Kaynaklardan derlenen bu bilgiler, Fetih Suresi’nin 1. ayetinin anlamı ve önemi hakkında genel bir bakış sunmaktadır.
İniş Sebebi:
Hicretin altıncı yılında Resûlüllah (A.S.) Efendimiz umre yapmak üzere Mekke’ye gitmeyi kararlaştırdı. İslâmiyeti din olarak seçen çevre kabilelere haber salındı ve yaklaşık 1400 kişilik iman ve irfan kafilesiyle yola çıkıldı. Ne var ki, İslâm düşmanı müşrikler, Hz. Peygamber’in (A.S.) Mekke’ye girmesine imkân vermediler. O yüzden hayli tartışma ve görüşmeler oldu. Savaş niyetiyle çıkmayan Resûlüllah (A.S.) Efendimiz, bütün tahriklere rağmen nahoş bir olayın çıkmamasına çok özen gösterdi. Ashab-ı Kirâm’ın gerginleşen sinirlerini devamlı yatıştırmaya çalıştı. Sonra Hudeybiye mevkiinde Mekkeli müşriklerle, birtakım ağır şartlar ileri sürmelerine rağmen anlaşmaya varıldı ve Resûlüllah (A.S.) Efendimiz mü’minlerle birlikte Medine’ye geri döndüler.
İbn Mes’ûd (R.A.) diyor ki :
Hudeybiye’den Medine’ye hareket ettikten sonra Resûlüllah’ın yanında bulunuyordum. Yolumuza devam ederken vahiy indiğini Resûlüllah’in (A.S.) o andaki değişen durumundan anladım. Vahiy hali geçince Resûlüllah’ın (A.S.) yüzünde sevinç pırıltısı görülüyordu. Böylece O, bize «İnnâ Fetahnâ» Sûresi’nin indiğini bildirdi. [3]
Diğer bir rivayette ise, şöyle belirtilmektedir :
Resûlüllah (A.S.) Efendimiz’in yaptığı seferlerinden birinde idi, yanında Ömer b.

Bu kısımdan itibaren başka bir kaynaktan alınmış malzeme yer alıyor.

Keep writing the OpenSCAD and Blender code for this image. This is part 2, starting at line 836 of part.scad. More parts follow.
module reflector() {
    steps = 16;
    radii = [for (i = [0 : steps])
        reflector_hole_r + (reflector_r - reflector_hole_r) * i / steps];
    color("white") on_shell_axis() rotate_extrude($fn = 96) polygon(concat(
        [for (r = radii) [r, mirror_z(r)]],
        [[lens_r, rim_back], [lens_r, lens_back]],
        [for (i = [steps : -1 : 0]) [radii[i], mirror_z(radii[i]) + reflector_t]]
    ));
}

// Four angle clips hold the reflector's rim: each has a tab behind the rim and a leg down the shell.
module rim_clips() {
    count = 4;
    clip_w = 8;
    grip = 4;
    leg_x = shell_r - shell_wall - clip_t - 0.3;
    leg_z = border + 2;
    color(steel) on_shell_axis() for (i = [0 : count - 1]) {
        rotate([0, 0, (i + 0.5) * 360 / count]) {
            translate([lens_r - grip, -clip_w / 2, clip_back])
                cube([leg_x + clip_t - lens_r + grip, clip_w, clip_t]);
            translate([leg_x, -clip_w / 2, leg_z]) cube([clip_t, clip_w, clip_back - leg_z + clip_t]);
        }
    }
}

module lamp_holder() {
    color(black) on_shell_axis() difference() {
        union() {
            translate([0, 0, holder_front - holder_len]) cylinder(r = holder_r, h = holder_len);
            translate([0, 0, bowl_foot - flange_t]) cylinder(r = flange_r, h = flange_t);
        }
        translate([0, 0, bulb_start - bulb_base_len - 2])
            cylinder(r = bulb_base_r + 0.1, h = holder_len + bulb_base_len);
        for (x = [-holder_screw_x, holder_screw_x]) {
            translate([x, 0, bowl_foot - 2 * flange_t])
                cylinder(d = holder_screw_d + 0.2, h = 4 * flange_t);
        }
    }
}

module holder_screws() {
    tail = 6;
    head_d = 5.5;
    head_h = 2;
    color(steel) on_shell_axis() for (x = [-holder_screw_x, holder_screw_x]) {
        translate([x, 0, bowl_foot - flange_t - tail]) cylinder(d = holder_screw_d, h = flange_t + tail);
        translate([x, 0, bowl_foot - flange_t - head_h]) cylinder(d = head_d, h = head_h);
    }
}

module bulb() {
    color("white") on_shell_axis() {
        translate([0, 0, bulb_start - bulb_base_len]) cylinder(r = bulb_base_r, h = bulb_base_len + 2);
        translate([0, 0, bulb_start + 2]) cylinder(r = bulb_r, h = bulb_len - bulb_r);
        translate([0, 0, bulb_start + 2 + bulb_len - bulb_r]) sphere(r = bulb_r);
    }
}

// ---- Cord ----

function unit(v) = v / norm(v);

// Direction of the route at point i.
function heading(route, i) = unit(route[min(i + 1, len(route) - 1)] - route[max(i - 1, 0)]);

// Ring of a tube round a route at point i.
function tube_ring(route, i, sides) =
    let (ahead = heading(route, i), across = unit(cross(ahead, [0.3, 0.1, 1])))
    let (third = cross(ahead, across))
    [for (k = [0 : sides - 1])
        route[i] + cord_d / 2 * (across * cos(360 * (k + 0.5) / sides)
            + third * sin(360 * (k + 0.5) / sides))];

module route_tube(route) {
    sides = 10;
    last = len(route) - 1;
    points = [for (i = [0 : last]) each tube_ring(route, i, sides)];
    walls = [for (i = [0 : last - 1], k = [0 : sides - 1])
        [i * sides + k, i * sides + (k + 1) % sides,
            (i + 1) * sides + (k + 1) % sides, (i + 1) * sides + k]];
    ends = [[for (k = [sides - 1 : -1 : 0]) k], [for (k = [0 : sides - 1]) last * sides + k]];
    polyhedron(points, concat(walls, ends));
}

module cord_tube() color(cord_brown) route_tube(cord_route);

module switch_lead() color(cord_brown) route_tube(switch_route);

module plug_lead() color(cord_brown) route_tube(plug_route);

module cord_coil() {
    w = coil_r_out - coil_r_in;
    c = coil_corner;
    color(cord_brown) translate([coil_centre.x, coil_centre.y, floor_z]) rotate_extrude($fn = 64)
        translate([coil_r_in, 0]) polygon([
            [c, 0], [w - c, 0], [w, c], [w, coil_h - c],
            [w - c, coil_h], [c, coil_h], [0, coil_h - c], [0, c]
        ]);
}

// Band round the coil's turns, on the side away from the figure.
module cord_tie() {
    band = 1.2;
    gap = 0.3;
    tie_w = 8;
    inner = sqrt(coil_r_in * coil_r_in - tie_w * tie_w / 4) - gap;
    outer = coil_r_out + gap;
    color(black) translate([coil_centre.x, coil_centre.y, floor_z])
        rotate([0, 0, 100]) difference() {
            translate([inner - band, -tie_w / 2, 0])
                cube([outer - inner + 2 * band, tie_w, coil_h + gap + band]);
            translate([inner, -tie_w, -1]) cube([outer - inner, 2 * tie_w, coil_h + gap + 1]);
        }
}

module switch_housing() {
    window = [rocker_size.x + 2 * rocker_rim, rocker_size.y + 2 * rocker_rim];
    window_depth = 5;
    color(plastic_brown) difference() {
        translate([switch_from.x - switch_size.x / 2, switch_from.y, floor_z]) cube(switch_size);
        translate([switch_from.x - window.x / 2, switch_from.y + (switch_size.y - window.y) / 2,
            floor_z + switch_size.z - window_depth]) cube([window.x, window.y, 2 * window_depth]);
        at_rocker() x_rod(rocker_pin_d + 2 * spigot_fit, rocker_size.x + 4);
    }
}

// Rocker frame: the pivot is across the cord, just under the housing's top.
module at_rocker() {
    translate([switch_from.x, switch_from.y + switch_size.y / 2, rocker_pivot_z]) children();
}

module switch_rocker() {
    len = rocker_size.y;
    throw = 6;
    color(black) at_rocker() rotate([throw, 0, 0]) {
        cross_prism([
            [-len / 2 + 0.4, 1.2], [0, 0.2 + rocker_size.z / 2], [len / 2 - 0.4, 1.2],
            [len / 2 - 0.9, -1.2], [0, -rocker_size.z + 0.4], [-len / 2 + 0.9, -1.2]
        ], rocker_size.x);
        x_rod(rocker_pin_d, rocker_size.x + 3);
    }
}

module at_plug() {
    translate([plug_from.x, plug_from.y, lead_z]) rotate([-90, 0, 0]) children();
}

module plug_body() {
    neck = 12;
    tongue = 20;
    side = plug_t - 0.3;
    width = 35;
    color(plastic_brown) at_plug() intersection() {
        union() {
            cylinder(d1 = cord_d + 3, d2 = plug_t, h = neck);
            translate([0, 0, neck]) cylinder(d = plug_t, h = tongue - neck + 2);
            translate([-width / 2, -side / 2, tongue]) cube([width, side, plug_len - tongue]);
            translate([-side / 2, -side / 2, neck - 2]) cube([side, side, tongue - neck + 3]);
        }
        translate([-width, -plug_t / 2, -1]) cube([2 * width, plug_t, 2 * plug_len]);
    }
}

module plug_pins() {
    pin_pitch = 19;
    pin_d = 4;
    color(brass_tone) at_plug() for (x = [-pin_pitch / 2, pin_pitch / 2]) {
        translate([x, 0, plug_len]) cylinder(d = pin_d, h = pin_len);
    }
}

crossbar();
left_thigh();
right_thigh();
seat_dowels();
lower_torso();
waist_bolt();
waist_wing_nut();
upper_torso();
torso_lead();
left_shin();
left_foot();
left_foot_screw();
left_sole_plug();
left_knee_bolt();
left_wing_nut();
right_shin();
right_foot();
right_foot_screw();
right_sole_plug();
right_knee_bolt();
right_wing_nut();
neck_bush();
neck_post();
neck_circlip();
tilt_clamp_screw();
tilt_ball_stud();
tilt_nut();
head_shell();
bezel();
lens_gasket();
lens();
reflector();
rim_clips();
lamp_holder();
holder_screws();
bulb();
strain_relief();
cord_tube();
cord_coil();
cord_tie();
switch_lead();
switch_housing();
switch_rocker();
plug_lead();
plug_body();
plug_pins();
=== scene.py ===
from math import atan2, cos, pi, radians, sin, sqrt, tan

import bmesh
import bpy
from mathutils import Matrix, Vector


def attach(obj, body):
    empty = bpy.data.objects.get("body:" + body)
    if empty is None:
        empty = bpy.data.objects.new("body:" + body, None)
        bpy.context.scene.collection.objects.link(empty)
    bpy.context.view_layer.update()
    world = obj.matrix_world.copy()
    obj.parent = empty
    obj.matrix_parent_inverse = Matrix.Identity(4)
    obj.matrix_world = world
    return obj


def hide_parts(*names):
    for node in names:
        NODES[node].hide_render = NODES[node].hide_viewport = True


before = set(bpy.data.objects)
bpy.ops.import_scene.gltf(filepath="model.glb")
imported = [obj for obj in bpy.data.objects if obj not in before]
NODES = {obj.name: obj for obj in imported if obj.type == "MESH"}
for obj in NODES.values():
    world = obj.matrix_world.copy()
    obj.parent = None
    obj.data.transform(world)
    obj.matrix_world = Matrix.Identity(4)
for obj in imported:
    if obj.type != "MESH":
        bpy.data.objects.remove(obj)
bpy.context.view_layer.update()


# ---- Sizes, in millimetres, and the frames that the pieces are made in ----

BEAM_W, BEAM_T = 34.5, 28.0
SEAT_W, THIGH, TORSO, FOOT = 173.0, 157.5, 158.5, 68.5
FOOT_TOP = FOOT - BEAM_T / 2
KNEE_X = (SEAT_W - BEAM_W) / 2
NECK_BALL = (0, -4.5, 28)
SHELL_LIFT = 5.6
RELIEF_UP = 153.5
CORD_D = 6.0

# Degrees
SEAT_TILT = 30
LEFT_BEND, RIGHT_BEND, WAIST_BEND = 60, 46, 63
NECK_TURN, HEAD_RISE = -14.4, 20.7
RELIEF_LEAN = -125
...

Hattâb (R.A.) da bulunuyordu. Gece yol yürüdüğümüz bir sırada Ömer (R.A.), Hz. Peygamber’e (A.S.) bir şey sordu. Peygamber (A.S.) cevap vermedi. Ömer (R.A.) aynı şeyi ikinci ve üçüncü defa sorduysa da
-Peygamber (A.S.) yine susup cevap vermeyince, Ömer (R.A.) kendi kendine : «Anan seni yitirsin ya Ömer! Üç defa tekrar tekrar sordun ama Peygamber (A.S.) cevap vermedi» diyerek mırıldandı. Sonra da olayı şöyle anlattı: «Bunun üzerine devemi sürüp insanların önüne geçtim. Hakkımda bir âyet inmesinden endişe ediyordum. Nitekim çok geçmeden Resûlüllah (A.S.) beni çağırdı. Ben, herhalde hakkımda birşeyler indi, diyerek büsbütün korktum. Peygamber’e (A.S.) vardığımda selâm verdim. O, bana tatlı bir sesle : «Ya Ömer! Bu gece bana bir sûre indi ki, o, bana, üzerine güneş doğan her şeyden sevimlidir» buyurdu ve «İnnâ Fetahnâ» sûresini okudu.» [4]

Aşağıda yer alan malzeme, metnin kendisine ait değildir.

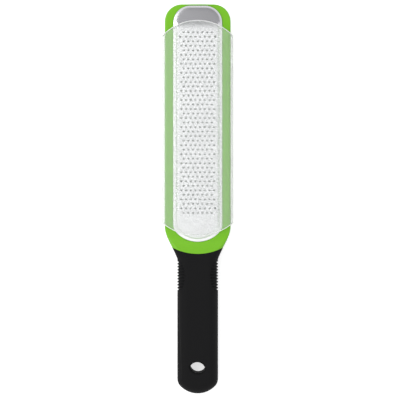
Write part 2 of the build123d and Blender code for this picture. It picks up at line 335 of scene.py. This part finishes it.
index = field_tree.nodes.new("GeometryNodeInputIndex").outputs[0]
row = reckon("FLOOR", reckon("DIVIDE", index, given["Widest Row"]))
column = reckon("MODULO", index, given["Widest Row"])
narrow = reckon("SUBTRACT", 1.0, reckon("MODULO", row, 2.0))
last_column = reckon("SUBTRACT", given["Widest Row"], 1.0)
row_middle = reckon("DIVIDE", reckon("SUBTRACT", last_column, narrow), 2.0)
across = reckon("SUBTRACT", column, row_middle)
place = add_node(field_tree, "ShaderNodeCombineXYZ", {
    "X": reckon("MULTIPLY", across, given["Tooth Pitch"]),
    "Y": reckon("SUBTRACT", given["First Row"], reckon("MULTIPLY", row, given["Row Pitch"])),
    "Z": given["Sheet Height"]})
places = add_node(field_tree, "GeometryNodePoints", {
    "Count": reckon("MULTIPLY", given["Rows"], given["Widest Row"]),
    "Position": place.outputs[0]})
# Narrow rows leave their last place empty. Outermost places of two rows have locating holes.
empty = reckon("MULTIPLY", narrow, reckon("COMPARE", column, last_column))
outermost = reckon("GREATER_THAN", reckon("ABSOLUTE", across),
                   reckon("SUBTRACT", reckon("DIVIDE", last_column, 2.0), 0.5))
on_right = reckon("GREATER_THAN", across, 0.0)
near_neck = reckon("MULTIPLY", on_right, reckon("COMPARE", row, given["Hole Row Near Neck"]))
near_tip = reckon("COMPARE", row, given["Hole Row Near Tip"])
holed = reckon("MULTIPLY", outermost, reckon("MAXIMUM", near_tip, near_neck))
hole_turn = add_node(field_tree, "ShaderNodeCombineXYZ", {
    "Z": reckon("MULTIPLY", reckon("SUBTRACT", 1.0, on_right), math.pi)})
joined = field_tree.nodes.new("GeometryNodeJoinGeometry")
toothed = reckon("SUBTRACT", 1.0, reckon("MAXIMUM", empty, holed))
for cell_name, chosen, turn in (("Tooth Cell", toothed, (0, 0, 0)),
                                ("Hole Cell", holed, hole_turn.outputs[0])):
    cell = add_node(field_tree, "GeometryNodeObjectInfo", {"Object": given[cell_name],
                                                           "As Instance": True})
    laid = add_node(field_tree, "GeometryNodeInstanceOnPoints", {
        "Points": places.outputs[0], "Selection": chosen,
        "Instance": cell.outputs["Geometry"], "Rotation": turn})
    field_tree.links.new(laid.outputs[0], joined.inputs[0])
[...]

Böylece hem Hudeybiye anlaşmasının gerçekte bir fetih olduğu, hem de ileride bu fethe birçok fetihlerin ekleneceği kesinlik arzetti.

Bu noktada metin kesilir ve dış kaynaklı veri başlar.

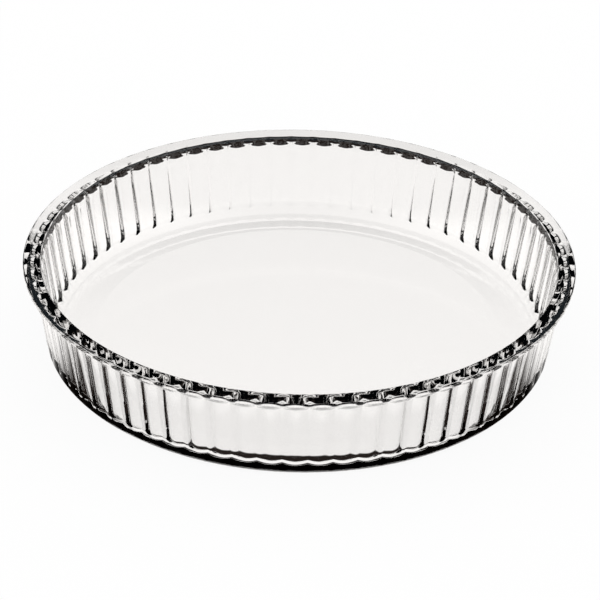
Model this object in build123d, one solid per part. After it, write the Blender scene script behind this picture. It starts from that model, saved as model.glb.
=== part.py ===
from build123d import *
import math
import os

# Fluted pie dish pressed from one gob of clear ovenproof glass. Millimetres, +Z up.
# The origin is the centre of the circle that the dish stands on. The crest of one flute lies on +X.

# Overall sizes
dish_height = 48.0
rim_diameter = 280.0
flute_count = 68

# Rim: a flat land, an outer edge eased above and crisp below, where the mould parts, and a shallow underside
rim_land_width = 9.0
rim_edge_height = 1.8
rim_edge_bevel = 0.5
underside_width = 3.8
underside_drop = 2.3
bore_bevel = 0.45

# Neck: the steeper cone that carries the underside of the rim down to the flutes
neck_width = 1.6
neck_height = 2.7

# Outer wall: convex flutes that meet in sharp valleys, deeper towards the heel
crease_step = 0.3
heel_width = 258.4
heel_rounding = 8.0
valley_depth_top = 0.7
valley_depth_heel = 2.3

# Notches where the valleys run up into the neck
notch_height = 2.0
notch_flank_angle = 55.0

# Foot: the ring that touches the table, measured in from the heel, round a shallow recess
foot_ring_width = 15.2
recess_slope_width = 9.5
recess_depth = 0.8

# Cavity: concave channels between rounded ridges, one ridge behind each valley
floor_thickness = 3.4
heel_wall_thickness = 3.0
floor_rounding = 6.0
ridge_depth_top = 1.3
ridge_depth_floor = 2.0
ridge_share = 0.48
collar_height = 3.9
collar_step = 0.3

# How many flats follow the roundings of the heel and the floor, and the trace left of a flute that has faded out
heel_steps = 3
floor_steps = 2
faded_depth = 0.06

# How far a cutting body runs past the surface that it cuts
overrun = 1.0

# Derived radii and heights
rim_radius = rim_diameter / 2
bore_radius = rim_radius - rim_land_width
neck_top_radius = rim_radius - underside_width
neck_top_height = dish_height - rim_edge_height - underside_drop
crease_radius = neck_top_radius - neck_width
crease_height = neck_top_height - neck_height
wall_top_radius = crease_radius - crease_step
heel_radius = heel_width / 2
foot_ring_inner_radius = heel_radius - foot_ring_width
recess_radius = foot_ring_inner_radius - recess_slope_width
floor_height = recess_depth + floor_thickness
floor_edge_radius = heel_radius - heel_wall_thickness
ridge_top_height = dish_height - collar_height
flute_angle = 360 / flute_count


def polar(radius, angle):
    """The point at this radius and angle in degrees, in the plane of an outline."""
    return (radius * math.cos(math.radians(angle)), radius * math.sin(math.radians(angle)))


def turned(points):
    """A solid turned about the dish's axis from an outline of radius and height pairs."""
    with BuildSketch(Plane.XZ) as section:
        with BuildLine():
            Polyline(*points, close=True)
        make_face()
    return revolve(section.sketch, axis=Axis.Z)


def rounded_foot(foot_radius, foot_height, top_radius, top_height, rounding, steps):
    """Radius and height pairs up a rounding and on to the top of the sloped wall that it is tangent to."""
    lean = math.atan2(top_radius - foot_radius, top_height - foot_height)
    turn = math.pi / 2 - lean
    centre_radius = foot_radius - rounding * math.tan(turn / 2)
    pairs = []
    for step in range(steps + 1):
        angle = turn * step / steps
        pairs.append((
            centre_radius + rounding * math.sin(angle),
            foot_height + rounding * (1 - math.cos(angle)),
        ))
    return pairs + [(top_radius, top_height)]


def halfway(low, high):
    """The radius and height pair midway between two others."""
    return ((low[0] + high[0]) / 2, (low[1] + high[1]) / 2)


def depth_left(line_radius, skin_radius):
    """How deep a valley or ridge along this line still is where the skin has curved in to this radius."""
    return max(faded_depth, skin_radius - line_radius)


def between(low, high, height):
    """The value at a height on the straight line through two height and value pairs."""
    share = (height - low[0]) / (high[0] - low[0])
    return low[1] + (high[1] - low[1]) * share


def fluted_outline(height, crest_radius, valley_radius):
    """One arc for each flute, bulging out from valley to valley, with a crest on +X."""
    with BuildSketch(Plane.XY.offset(height)) as outline:
        with BuildLine():
            for flute in range(flute_count):
                crest = flute * flute_angle
                ThreePointArc(
                    polar(valley_radius, crest - flute_angle / 2),
                    polar(crest_radius, crest),
                    polar(valley_radius, crest + flute_angle / 2),
                )
        make_face()
    return outline.sketch


def ridged_outline(height, channel_radius, ridge_radius):
    """Two arcs for each flute: a channel behind the crest, then a rounded ridge behind the valley."""
    half_channel = flute_angle * (1 - ridge_share) / 2
    join_radius = (channel_radius + ridge_radius) / 2
    with BuildSketch(Plane.XY.offset(height)) as outline:
        with BuildLine():
            for flute in range(flute_count):
                crest = flute * flute_angle
                ThreePointArc(
                    polar(join_radius, crest - half_channel),
                    polar(channel_radius, crest),
                    polar(join_radius, crest + half_channel),
                )
                ThreePointArc(
                    polar(join_radius, crest + half_channel),
                    polar(ridge_radius, crest + flute_angle / 2),
                    polar(join_radius, crest + flute_angle - half_channel),
                )
        make_face()
    return outline.sketch


def make_rim():
    """The solid disc of the rim: land, eased edge, underside and neck, as if the dish had no cavity."""
    return turned([
        (0, crease_height),
        (crease_radius, crease_height),
        (neck_top_radius, neck_top_height),
        (rim_radius, neck_top_height + underside_drop),
        (rim_radius, dish_height - rim_edge_bevel),
        (rim_radius - rim_edge_bevel, dish_height),
        (0, dish_height),
    ])


def make_wall():
    """The solid body below the rim, lofted through fluted outlines that follow the heel up to the neck."""
    skin = rounded_foot(heel_radius, 0, wall_top_radius, crease_height, heel_rounding, heel_steps)
    skin.insert(-1, halfway(*skin[-2:]))
    valley_foot = (0, heel_radius - valley_depth_heel)
    valley_top = (crease_height, wall_top_radius - valley_depth_top)
    outlines = []
    for skin_radius, height in skin:
        depth = depth_left(between(valley_foot, valley_top, height), skin_radius)
        outlines.append(fluted_outline(height, skin_radius, skin_radius - depth))
    return loft(outlines, ruled=True)


def make_notches():
    """Wedges that carry every valley up into the neck, wider as the neck swells."""
    apex_radius = wall_top_radius - valley_depth_top
    mouth_radius = rim_radius + overrun
    half_mouth = (mouth_radius - apex_radius) * math.tan(math.radians(notch_flank_angle))
    with BuildSketch(Plane.XY.offset(crease_height)) as wedge:
        with BuildLine():
            Polyline((apex_radius, 0), (mouth_radius, half_mouth), (mouth_radius, -half_mouth), close=True)
        make_face()
    notch = extrude(wedge.sketch, amount=notch_height)
    valley_angle = flute_angle / 2
    return [Rot(0, 0, valley_angle + flute * flute_angle) * notch for flute in range(flute_count)]


def make_cavity():
    """The space inside, lofted through ridged outlines from the floor up to the plain collar under the rim."""
    bore_line = ((floor_height, floor_edge_radius), (dish_height, bore_radius))
    ridge_top_radius = between(*bore_line, ridge_top_height)
    foot = (floor_edge_radius, floor_height)
    top = (ridge_top_radius, ridge_top_height)
    skin = rounded_foot(*foot, *top, floor_rounding, floor_steps)
    skin.insert(-1, halfway(*skin[-2:]))
    outlines = []
    for step, (skin_radius, height) in enumerate(skin):
        full_depth = between((floor_height, ridge_depth_floor), (ridge_top_height, ridge_depth_top), height)
        risen_share = min(1, step / floor_steps)
        depth = max(faded_depth, full_depth * risen_share)
        outlines.append(ridged_outline(height, skin_radius, skin_radius - depth))
    collar = turned([
        (0, ridge_top_height),
        (ridge_top_radius + collar_step, ridge_top_height),
        (bore_radius, dish_height - bore_bevel),
        (bore_radius + bore_bevel, dish_height),
        (bore_radius + bore_bevel, dish_height + overrun),
        (0, dish_height + overrun),
    ])
    return loft(outlines, ruled=True) + collar


def make_recess():
    """The shallow hollow under the floor, with a sloped edge, that leaves a ring to stand on."""
    return turned([
        (0, -overrun),
        (foot_ring_inner_radius, -overrun),
        (foot_ring_inner_radius, 0),
        (recess_radius, recess_depth),
        (0, recess_depth),
    ])


def make_dish():
    """The whole dish: rim and wall in one, with the notches, the cavity and the recess taken out."""
    blank = make_rim() + make_wall()
    dish = blank - make_notches()
    return dish - make_cavity() - make_recess()


os.makedirs("parts", exist_ok=True)
dish = make_dish()
print("dish volume in cm3:", round(dish.volume / 1000, 1))
print("pitch of the flutes under the neck:", round(2 * math.pi * crease_radius / flute_count, 2))
export_step(dish, "parts/dish.step")
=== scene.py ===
# %% [markdown]
# # A fluted pie dish in clear pressed glass
#
# This scene makes the looks of a round pie dish that was pressed from one gob of clear glass.
# Glass shows only what it bends, so nearly all of its look comes from the true shape of its surfaces
# and from the white sheet and the black card that lie round it. The work goes in this order: the
# shape of one flute, the whole dish, the glass, the studio and the camera.

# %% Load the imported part
import math

import bmesh
import bpy
from mathutils import Matrix, Vector


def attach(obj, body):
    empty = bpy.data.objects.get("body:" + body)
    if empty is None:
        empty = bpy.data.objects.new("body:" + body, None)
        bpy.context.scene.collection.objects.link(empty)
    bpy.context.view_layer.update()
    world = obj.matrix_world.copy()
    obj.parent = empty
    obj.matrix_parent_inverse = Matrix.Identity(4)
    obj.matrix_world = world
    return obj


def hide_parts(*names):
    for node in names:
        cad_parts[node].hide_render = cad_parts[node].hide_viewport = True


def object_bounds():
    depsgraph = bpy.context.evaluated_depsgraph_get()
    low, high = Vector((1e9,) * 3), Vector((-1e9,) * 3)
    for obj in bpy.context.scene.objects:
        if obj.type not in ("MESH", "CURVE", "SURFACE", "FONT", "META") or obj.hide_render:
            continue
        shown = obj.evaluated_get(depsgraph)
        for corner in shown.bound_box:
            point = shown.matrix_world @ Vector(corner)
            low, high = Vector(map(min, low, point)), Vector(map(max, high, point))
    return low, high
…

Nitekim Hz. Enes (R.A.), «Bu fetihten maksat, Hudeybiye’dir» derken, Câbir (R.A.) de şöyle demiştir: «Biz gerçekten Mekke fethini, Hudeybiye gününden itibaren düşünüp hesapladık», yani Hudeybiye olayı, Mekke’nin fethine açılan bir kapı kabul edildi. İmam Ferra da şöyle demiştir: «Sizler Kur’ân’da belirtilen «fetih»ten, Mekke’nin fethini kasdediyorsunuz; oysa Mekke’nin fethi zaten bir fetihtir; ama biz Hudeybiye günündeki «Bey’âtü’r -Ridvân»ı fetih saymaktayız.»